Paper detail

Early dark energy from zero-point quantum fluctuations

We examine a cosmological model with a dark energy density of the form $ρ_{DE}(t)=ρ_X(t)+ρ_Z(t)$, where $ρ_X$ is the component that accelerates the Hubble expansion at late times and $ρ_Z(t)$ is an extra contribution proportional to $H^2(t)$. This form of $ρ_Z(t)$ follows from the recent proposal that the contribution of zero-point fluctuations of quantum fields to the total energy density should be computed by subtracting the Minkowski-space result from that computed in the FRW space-time. We discuss theoretical arguments that support this subtraction. By definition, this eliminates the quartic divergence in the vacuum energy density responsible for the cosmological constant problem. We show that the remaining quadratic divergence can be reabsorbed into a redefinition of Newton&#39;s constant only under the assumption that the energy-momentum tensor of vacuum fluctuations is conserved in isolation.
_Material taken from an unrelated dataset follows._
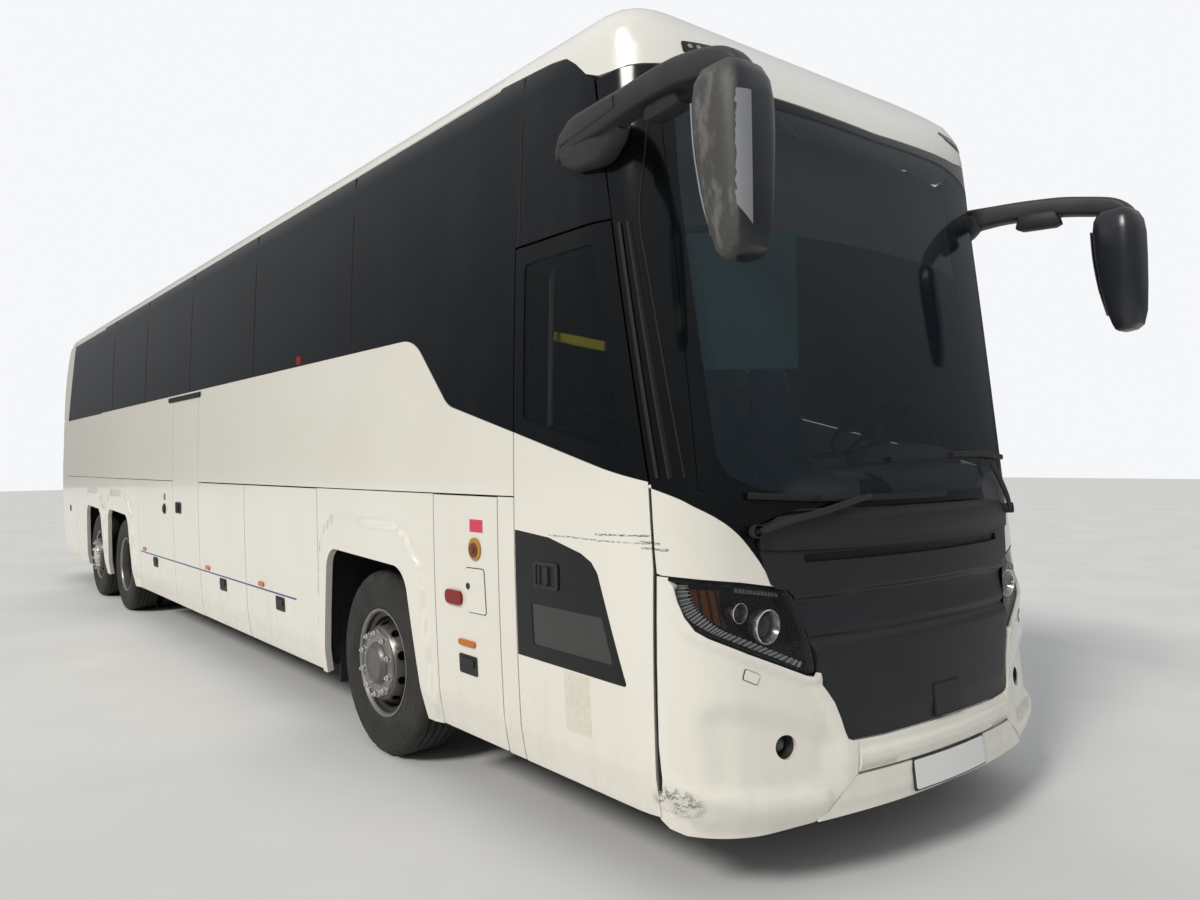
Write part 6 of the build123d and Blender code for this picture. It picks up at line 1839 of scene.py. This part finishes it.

However, in the presence of an ultra-light scalar field $X$ with $m_X<H_0$, as typical of some dark energy models, the gravity effective action depends both on the gravitational field and on the $X$ field. In this case general covariance only requires the conservation of the total energy-momentum tensor, including both the classical term $T^X_{μν}$ and the vacuum expectation value of T_{μν}. If there is an exchange of energy between these two terms, there are potentially observable consequences. We construct an explicit model with an interaction between $ρ_X$ and $ρ_Z$ and we show that the total dark energy density $ρ_{DE}(t)=ρ_X(t)+ρ_Z(t)$ always remains a finite fraction of the critical density at any time, providing a specific model of early dark energy. We discuss the implication of this result for the coincidence problem and we estimate the model parameters by means of a full likelihood analysis using current CMB, SNe Ia and BAO data.